| PROBLEM TO WORK ON |
Write out all entries word for word.

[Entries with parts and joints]
+ + + +
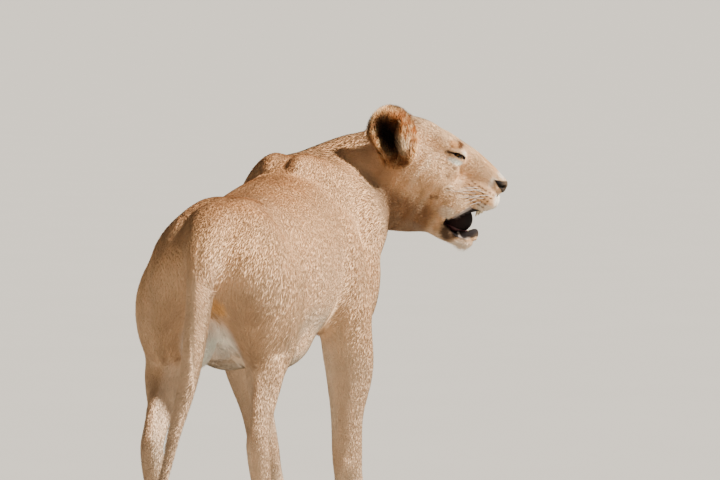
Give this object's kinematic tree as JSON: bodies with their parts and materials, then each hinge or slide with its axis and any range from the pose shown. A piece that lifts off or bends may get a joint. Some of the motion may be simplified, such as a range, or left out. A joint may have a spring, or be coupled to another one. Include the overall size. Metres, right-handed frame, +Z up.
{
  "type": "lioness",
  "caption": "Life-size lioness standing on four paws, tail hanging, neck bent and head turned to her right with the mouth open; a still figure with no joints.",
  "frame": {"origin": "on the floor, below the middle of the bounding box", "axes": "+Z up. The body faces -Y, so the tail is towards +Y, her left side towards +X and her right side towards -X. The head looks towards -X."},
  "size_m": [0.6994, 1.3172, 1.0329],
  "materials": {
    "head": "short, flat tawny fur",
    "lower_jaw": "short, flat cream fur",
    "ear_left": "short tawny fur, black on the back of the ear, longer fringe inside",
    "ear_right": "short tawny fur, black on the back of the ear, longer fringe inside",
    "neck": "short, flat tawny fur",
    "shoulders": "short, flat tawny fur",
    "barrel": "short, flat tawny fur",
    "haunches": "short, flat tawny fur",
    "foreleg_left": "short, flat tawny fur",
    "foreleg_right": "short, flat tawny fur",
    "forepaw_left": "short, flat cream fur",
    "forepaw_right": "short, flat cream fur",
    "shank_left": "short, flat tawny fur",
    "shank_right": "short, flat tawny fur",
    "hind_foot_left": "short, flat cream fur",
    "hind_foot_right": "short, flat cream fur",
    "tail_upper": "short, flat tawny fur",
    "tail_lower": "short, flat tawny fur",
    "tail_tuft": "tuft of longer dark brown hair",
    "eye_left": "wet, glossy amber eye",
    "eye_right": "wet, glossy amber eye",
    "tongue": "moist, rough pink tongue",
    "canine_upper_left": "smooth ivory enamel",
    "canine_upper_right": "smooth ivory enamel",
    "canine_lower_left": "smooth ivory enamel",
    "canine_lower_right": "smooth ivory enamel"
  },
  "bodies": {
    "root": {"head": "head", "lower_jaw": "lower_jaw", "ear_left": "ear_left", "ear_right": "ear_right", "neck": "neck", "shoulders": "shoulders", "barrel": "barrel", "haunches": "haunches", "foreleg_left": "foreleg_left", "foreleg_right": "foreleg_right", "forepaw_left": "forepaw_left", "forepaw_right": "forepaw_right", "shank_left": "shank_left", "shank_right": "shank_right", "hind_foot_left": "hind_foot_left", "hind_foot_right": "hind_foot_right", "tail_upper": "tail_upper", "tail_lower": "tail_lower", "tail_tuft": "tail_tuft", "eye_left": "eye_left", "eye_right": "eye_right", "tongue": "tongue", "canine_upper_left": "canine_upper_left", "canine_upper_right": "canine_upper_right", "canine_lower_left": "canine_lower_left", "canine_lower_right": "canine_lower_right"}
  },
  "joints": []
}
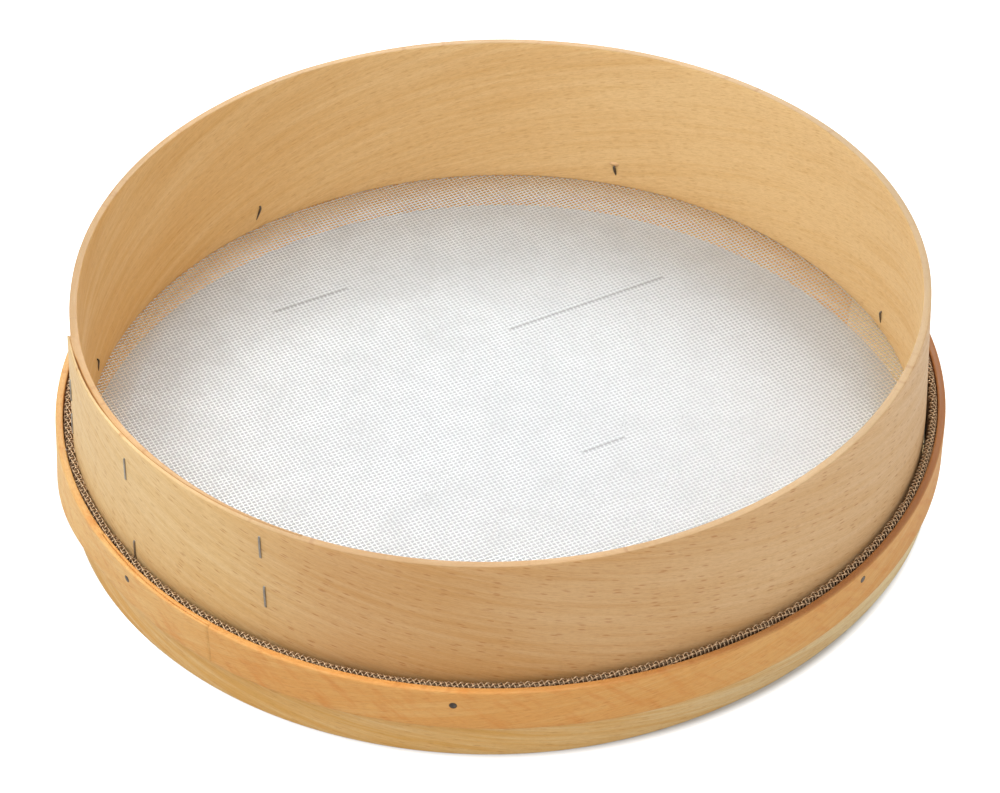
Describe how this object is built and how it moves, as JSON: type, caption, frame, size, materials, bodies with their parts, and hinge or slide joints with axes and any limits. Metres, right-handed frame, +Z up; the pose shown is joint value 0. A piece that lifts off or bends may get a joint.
+ + + +
| WRITTEN RESPONSE |
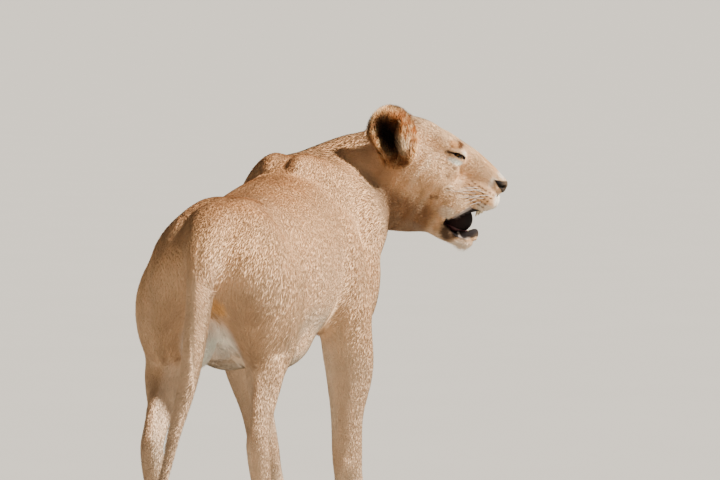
Give this object's kinematic tree as JSON: bodies with their parts and materials, then each hinge or slide with its axis and any range from the pose shown. A piece that lifts off or bends may get a joint. Some of the motion may be simplified, such as a range, or left out. A joint may have a spring, or be coupled to another one. Include the overall size. Metres, right-handed frame, +Z up.
{
  "type": "lioness",
  "caption": "Life-size lioness standing on four paws, tail hanging, neck bent and head turned to her right with the mouth open; a still figure with no joints.",
  "frame": {"origin": "on the floor, below the middle of the bounding box", "axes": "+Z up. The body faces -Y, so the tail is towards +Y, her left side towards +X and her right side towards -X. The head looks towards -X."},
  "size_m": [0.6994, 1.3172, 1.0329],
  "materials": {
    "head": "short, flat tawny fur",
    "lower_jaw": "short, flat cream fur",
    "ear_left": "short tawny fur, black on the back of the ear, longer fringe inside",
    "ear_right": "short tawny fur, black on the back of the ear, longer fringe inside",
    "neck": "short, flat tawny fur",
    "shoulders": "short, flat tawny fur",
    "barrel": "short, flat tawny fur",
    "haunches": "short, flat tawny fur",
    "foreleg_left": "short, flat tawny fur",
    "foreleg_right": "short, flat tawny fur",
    "forepaw_left": "short, flat cream fur",
    "forepaw_right": "short, flat cream fur",
    "shank_left": "short, flat tawny fur",
    "shank_right": "short, flat tawny fur",
    "hind_foot_left": "short, flat cream fur",
    "hind_foot_right": "short, flat cream fur",
    "tail_upper": "short, flat tawny fur",
    "tail_lower": "short, flat tawny fur",
    "tail_tuft": "tuft of longer dark brown hair",
    "eye_left": "wet, glossy amber eye",
    "eye_right": "wet, glossy amber eye",
    "tongue": "moist, rough pink tongue",
    "canine_upper_left": "smooth ivory enamel",
    "canine_upper_right": "smooth ivory enamel",
    "canine_lower_left": "smooth ivory enamel",
    "canine_lower_right": "smooth ivory enamel"
  },
  "bodies": {
    "root": {"head": "head", "lower_jaw": "lower_jaw", "ear_left": "ear_left", "ear_right": "ear_right", "neck": "neck", "shoulders": "shoulders", "barrel": "barrel", "haunches": "haunches", "foreleg_left": "foreleg_left", "foreleg_right": "foreleg_right", "forepaw_left": "forepaw_left", "forepaw_right": "forepaw_right", "shank_left": "shank_left", "shank_right": "shank_right", "hind_foot_left": "hind_foot_left", "hind_foot_right": "hind_foot_right", "tail_upper": "tail_upper", "tail_lower": "tail_lower", "tail_tuft": "tail_tuft", "eye_left": "eye_left", "eye_right": "eye_right", "tongue": "tongue", "canine_upper_left": "canine_upper_left", "canine_upper_right": "canine_upper_right", "canine_lower_left": "canine_lower_left", "canine_lower_right": "canine_lower_right"}
  },
  "joints": []
}
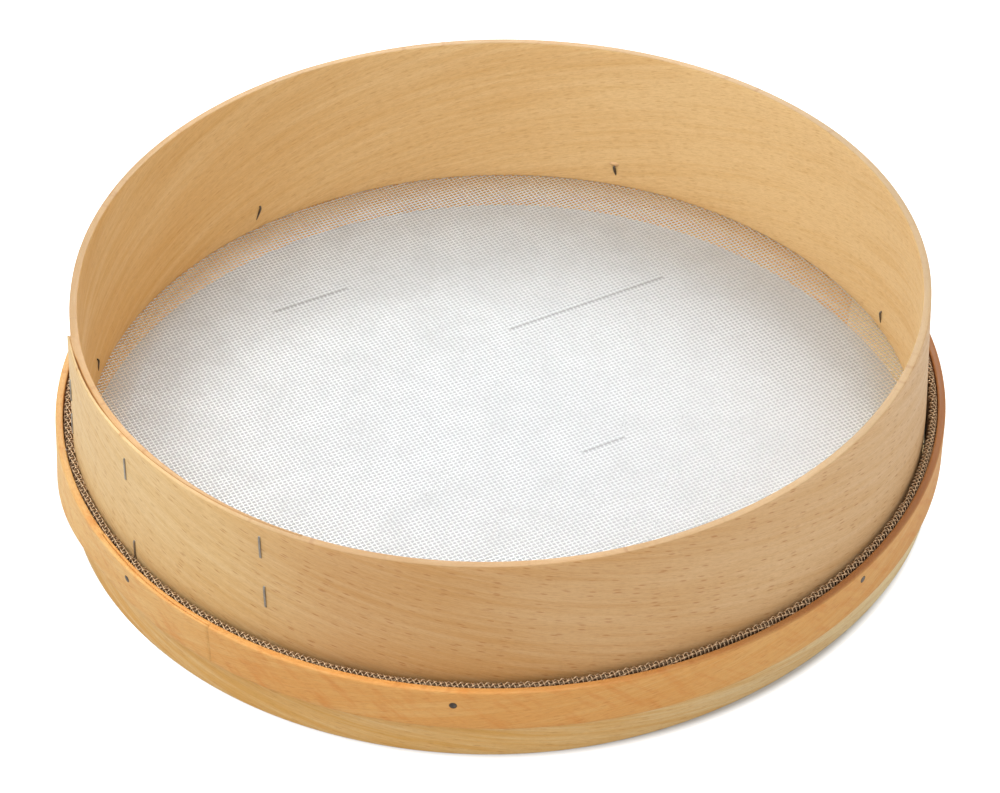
Describe how this object is built and how it moves, as JSON: type, caption, frame, size, materials, bodies with their parts, and hinge or slide joints with axes and any limits. Metres, right-handed frame, +Z up; the pose shown is joint value 0. A piece that lifts off or bends may get a joint.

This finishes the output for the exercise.